A teller wearing a facial mask counts cash at a bank branch in Nantong, Jiangsu province. (Photo by Xu Jinbai/For China Daily)
Move expected to lower financing costs for businesses, support real economy
China cut its benchmark lending rate on Thursday to spur production and mitigate impact of the novel coronavirus outbreak on some fragile sectors, even as experts suggested that stronger and cheaper credit supply will help reverse an economic slowdown.
The People's Bank of China, the central bank, cut the benchmark lending rate, the one-year loan prime rate (LPR), by 0.1 percentage point to 4.05 percent. The rate cut was the largest since the LPR was introduced in August 2019, marking a measure to lower financing costs for enterprises amid the virus battle. LPR is the interest that banks charge their most creditworthy clients. The cut in the one-year LPR was in line with market expectations. The five-year LPR, which is a reference point for the nation's mortgage loans, was reduced to 4.75 percent from 4.8 percent.
The nation's new yuan loans in January hit a high of 3.34 trillion yuan ($476.3 billion), double the amount in December (1.14 trillion yuan). The growth of aggregate financing, a broader calculation of the funds provided to the real economy including local government bonds, surged to 5.07 trillion yuan last month, compared with 2.1 trillion yuan in December, which was also an unprecedented high, the PBOC said.
Credit offtake rose sharply due to the higher outlays for production resumption and for mitigating the negative impact of the virus outbreak, said economists.
"The increase in new loans and aggregate financing was not expected," said Wen Bin, chief researcher with China Minsheng Banking."Since February, the central bank has enhanced countercyclical adjustments and maintained reasonably ample liquidity in the financial markets, which was necessary and in time."
China will continue to strengthen monetary and credit support to promote economic growth while maintaining stable prices, the PBOC said in its quarterly monetary policy report issued on Wednesday, saying "preventing and curbing the novel coronavirus epidemic is the most significant task".
The impact of the epidemic would be short-lived and "limited in terms of duration and scope". The Chinese economy is capable of maintaining its growth momentum in the long term, although with some challenges, the central bank said.
"At the present stage, the monetary policy has shifted to the intermediate target of keeping the broad money supply (M2) and aggregate financing growth generally in line with the growth of the real GDP. It should follow a balanced approach in promoting the objectives of supporting economic growth and stabilizing prices," the report said.

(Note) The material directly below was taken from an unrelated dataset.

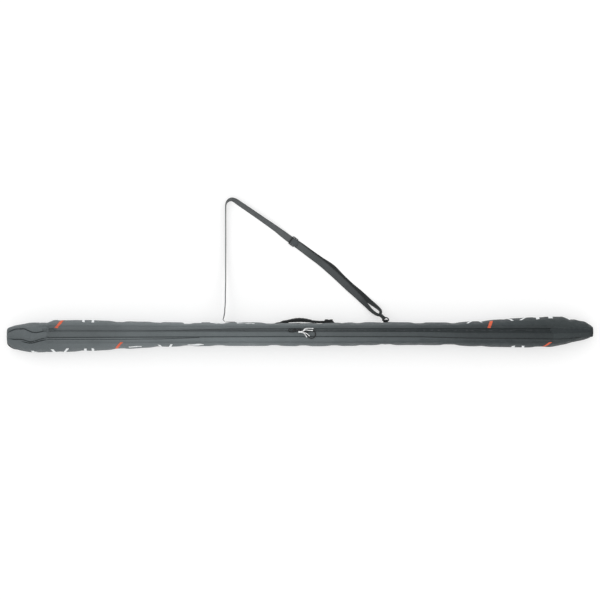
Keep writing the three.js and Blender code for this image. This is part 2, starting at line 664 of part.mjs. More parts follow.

The M2 growth rate was 8.4 percent by the end of January, down from 8.7 percent by the end of December.
Earlier, Kristalina Georgieva, managing director of the International Monetary Fund, urged the G20 finance ministers and central bank governors to "find a solid footing for the global economy" when they gather in Riyadh, Saudi Arabia, because "uncertainty is becoming the new normal" with the coronavirus being the most pressing issue.
"If the disruptions from the virus end quickly, we expect the Chinese economy to bounce back soon," she said. "Spillovers to other countries would remain relatively minor and short-lived, mostly through temporary supply chain disruptions, tourism, and travel restrictions."
Monetary easing, which was popular among the world's major central banks to spur the economy, added approximately 0.5 percentage point to global growth last year, and 49 central banks cut rates 71 times since the 2008-09 global financial crisis. But more measures are needed to reduce uncertainty and put the global economy on a more solid footing, according to the IMF leader.
"The PBOC would lower lending rates and push banks to 'remove the implicit floor on lending rates', increase uncollateralized loans and medium-to long-term loans, and guide financial institutions to lend more to small and medium, private and manufacturing enterprises," said Maggie Wei, an economist with Goldman Sachs, who expected further monetary policy easing in coming months, including more reserve requirement ratio, medium-term lending facility and LPR cuts.